Thus, of course, I had to implement my own, because, as always, all
existing software does not fullfill my exceedingly unrealistic
expectations with respect to customizability and extendability.
For now all I want from my appointment book is the ability to, given
an interval of time, print a list of events in some machine-parsable
format (probably [JSON][]).
> {-# LANGUAGE TemplateHaskell #-}
> {-# LANGUAGE MultiParamTypeClasses #-}
> {-# LANGUAGE FlexibleInstances #-}
> {-# LANGUAGE UndecidableInstances #-}
>
> module Events.Types
> ( TimeRange(..), rangeStart, rangeDuration
> , Event(..), payload, occursWithin
> , EvalCtx(..), ctxVars, ctxEvents
> , ObjCtx(..), objOccurs, objPayload
> , Eval, evaluate
> , module Data.Aeson
> , module Data.Time.Clock
> , module Data.Default.Class
> ) where
>
> import Control.Lens.TH
>
> import Data.Aeson (Object)
>
> import Data.Time.Clock
>
> import Control.Monad.State.Lazy
> import ListT (ListT)
> import qualified ListT
>
> import Data.Default.Class
>
> import Data.Monoid
> import Control.Monad.Fix
> import Control.Lens
> import Data.Maybe
We can quite easily encode an interval of time as a lower bound and a
duration:
> data TimeRange = TimeRange
> { _rangeStart :: UTCTime
> , _rangeDuration :: NominalDiffTime
> }
> makeLenses ''TimeRange
For our purposes it´s sufficient to consider an event to be some data
we´ll display when needed and some way to determine whether the given
`TimeRange`{.haskell} intersects it:
> data Event = Event
> { _payload :: Object
> , _occursWithin :: TimeRange -> Bool
> }
> makeLenses ''Event
We are going to want to parse a specification of some kind into a form we can run.

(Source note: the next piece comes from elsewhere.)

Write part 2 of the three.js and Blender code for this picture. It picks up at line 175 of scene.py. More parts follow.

Below we see one such form.
`ListT`{.haskell} allows for nondeterministic computation – it allows us to split
our wordline and continue depth-first much like `[]`{.haskell}.

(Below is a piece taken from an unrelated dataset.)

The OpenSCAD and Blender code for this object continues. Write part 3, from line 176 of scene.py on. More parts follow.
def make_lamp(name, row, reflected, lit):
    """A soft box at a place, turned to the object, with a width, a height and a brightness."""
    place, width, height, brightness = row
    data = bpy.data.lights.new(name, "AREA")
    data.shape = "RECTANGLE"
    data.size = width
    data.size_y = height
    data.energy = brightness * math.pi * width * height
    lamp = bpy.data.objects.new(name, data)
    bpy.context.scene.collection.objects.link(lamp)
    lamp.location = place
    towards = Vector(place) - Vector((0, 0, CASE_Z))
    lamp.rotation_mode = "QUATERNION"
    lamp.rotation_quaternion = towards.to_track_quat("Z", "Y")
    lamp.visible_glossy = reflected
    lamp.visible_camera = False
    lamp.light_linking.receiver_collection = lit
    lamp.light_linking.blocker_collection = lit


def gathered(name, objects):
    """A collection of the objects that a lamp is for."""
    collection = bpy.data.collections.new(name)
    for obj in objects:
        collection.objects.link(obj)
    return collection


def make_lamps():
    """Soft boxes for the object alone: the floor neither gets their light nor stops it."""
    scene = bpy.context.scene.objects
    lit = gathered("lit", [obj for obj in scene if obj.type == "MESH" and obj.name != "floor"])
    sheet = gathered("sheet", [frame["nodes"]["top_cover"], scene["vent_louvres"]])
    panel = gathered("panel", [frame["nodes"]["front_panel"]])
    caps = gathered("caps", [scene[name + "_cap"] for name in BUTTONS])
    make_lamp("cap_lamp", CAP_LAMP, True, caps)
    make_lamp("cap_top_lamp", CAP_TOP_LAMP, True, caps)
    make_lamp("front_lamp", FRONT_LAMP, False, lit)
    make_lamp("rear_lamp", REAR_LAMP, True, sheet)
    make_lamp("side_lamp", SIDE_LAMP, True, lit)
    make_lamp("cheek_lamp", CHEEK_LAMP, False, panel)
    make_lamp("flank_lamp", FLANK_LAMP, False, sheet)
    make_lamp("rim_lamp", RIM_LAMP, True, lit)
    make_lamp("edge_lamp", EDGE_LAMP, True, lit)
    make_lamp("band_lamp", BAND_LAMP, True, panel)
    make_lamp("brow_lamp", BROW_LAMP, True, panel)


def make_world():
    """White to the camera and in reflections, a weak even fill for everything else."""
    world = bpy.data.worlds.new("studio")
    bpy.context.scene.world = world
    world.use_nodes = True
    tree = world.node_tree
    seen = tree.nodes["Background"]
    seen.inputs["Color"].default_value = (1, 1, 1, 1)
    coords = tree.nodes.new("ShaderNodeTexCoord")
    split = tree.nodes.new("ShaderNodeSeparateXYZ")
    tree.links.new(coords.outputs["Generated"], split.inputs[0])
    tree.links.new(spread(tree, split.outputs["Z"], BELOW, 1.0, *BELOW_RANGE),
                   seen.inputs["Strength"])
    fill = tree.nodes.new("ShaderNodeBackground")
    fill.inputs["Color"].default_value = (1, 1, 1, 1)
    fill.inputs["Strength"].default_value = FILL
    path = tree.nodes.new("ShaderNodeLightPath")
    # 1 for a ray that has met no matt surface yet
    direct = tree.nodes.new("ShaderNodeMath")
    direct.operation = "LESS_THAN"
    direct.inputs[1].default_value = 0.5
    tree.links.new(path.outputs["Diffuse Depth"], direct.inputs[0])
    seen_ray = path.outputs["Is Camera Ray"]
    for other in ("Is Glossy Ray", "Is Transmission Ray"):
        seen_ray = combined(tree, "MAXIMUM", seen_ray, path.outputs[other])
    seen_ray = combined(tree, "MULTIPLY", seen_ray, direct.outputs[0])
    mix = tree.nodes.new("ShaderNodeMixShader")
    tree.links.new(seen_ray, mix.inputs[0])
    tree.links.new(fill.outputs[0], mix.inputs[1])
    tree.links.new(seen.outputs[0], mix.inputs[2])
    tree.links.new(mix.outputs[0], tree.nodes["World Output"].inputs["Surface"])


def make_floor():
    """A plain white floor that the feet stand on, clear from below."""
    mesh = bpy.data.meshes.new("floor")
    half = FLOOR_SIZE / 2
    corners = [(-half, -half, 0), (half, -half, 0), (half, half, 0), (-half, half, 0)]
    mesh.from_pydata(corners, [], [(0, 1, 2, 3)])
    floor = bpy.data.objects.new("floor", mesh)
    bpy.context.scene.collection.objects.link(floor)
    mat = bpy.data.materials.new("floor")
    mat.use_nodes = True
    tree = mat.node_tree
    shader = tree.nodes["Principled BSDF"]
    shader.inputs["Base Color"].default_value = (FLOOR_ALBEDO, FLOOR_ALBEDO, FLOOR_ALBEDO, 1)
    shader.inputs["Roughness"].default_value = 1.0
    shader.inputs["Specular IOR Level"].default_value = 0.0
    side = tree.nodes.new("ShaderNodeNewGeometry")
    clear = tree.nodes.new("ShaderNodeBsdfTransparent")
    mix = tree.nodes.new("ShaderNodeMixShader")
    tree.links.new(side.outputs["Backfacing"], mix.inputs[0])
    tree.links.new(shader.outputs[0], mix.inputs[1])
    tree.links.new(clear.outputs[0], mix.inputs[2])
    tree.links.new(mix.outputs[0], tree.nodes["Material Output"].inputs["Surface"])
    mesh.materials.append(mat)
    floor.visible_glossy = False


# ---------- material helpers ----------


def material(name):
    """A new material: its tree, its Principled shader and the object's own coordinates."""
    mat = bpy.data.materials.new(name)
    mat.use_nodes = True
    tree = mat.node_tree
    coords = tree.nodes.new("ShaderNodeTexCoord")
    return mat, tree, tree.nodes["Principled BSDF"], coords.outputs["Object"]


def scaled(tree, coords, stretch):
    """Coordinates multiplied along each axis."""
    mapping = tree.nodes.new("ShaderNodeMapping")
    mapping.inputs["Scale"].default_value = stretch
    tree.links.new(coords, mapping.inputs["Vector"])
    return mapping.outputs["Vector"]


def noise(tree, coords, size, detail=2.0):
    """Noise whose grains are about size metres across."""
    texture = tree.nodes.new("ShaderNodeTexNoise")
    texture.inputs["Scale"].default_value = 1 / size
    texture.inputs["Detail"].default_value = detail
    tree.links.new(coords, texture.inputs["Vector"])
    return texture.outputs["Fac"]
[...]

Within every wordline we modify a distinct snapshot of `ObjCtx`{.haskell} we took
while branching.
We also share one `EvalCtx`{.haskell} across all worldlines.
> type Eval m a = StateT ObjCtx (ListT (StateT EvalCtx m)) a
`ListT`{.haskell} does not ship with extensive support for the
[transformers package][transformers]:
> instance MonadState s m => MonadState s (ListT m) where
> get = lift get
> put = lift . put
The context shared among all worldlines mainly contains all objects that
eventually get computed – haskells lazyness ensures that we terminate as
long as we don´t have objects depend on themselves in a sufficiently
degenerate way.
> data EvalCtx = EvalCtx
> { _ctxEvents :: [Object]
> } deriving (Show)
> makeLenses ''EvalCtx
>
> instance Default EvalCtx where
> def = EvalCtx
> { _ctxEvents = mempty
> }
Every wordline constructs exactly one object while having access to a set
of declarations that can occur anywhere on the wordline.
> data ObjCtx = ObjCtx
> { _objOccurs :: Bool
> , _objPayload :: Maybe Object
> , _objVars :: Object
> }
> makeLenses ''ObjCtx
>
> instance Default ObjCtx where
> def = ObjCtx
> { _objOccurs = False
> , _objPayload = Nothing
> , _objVars = mempty
> }
Constructing an `Object`{.haskell} from an `ObjCtx`{.haskell} is straightforward:
> objCtx :: ObjCtx -> Maybe Object
> objCtx (ObjCtx False _) = Nothing
> objCtx (ObjCtx True o) = o
`mfix`{.haskell} allows all values contained within our various `StateT`{.haskell}
layers to depend on one another:
> evaluate :: MonadFix m => Eval m () -> m [Object]
> evaluate x = catMaybes <$> mfix x'
> where
> x' = evalStateT (ListT.toList (objCtx <$> execStateT x def)) . flip (set ctxEvents) def . catMaybes
[Google Calendar]: <https://calendar.google.com>
[Remind]: <https://www.roaringpenguin.com/products/remind>
[JSON]: <https://en.wikipedia.org/wiki/JSON>
[monad transformers]: <https://en.wikibooks.org/wiki/Haskell/Monad_transformers>
[transformers]: <https://hackage.haskell.org/package/transformers>
|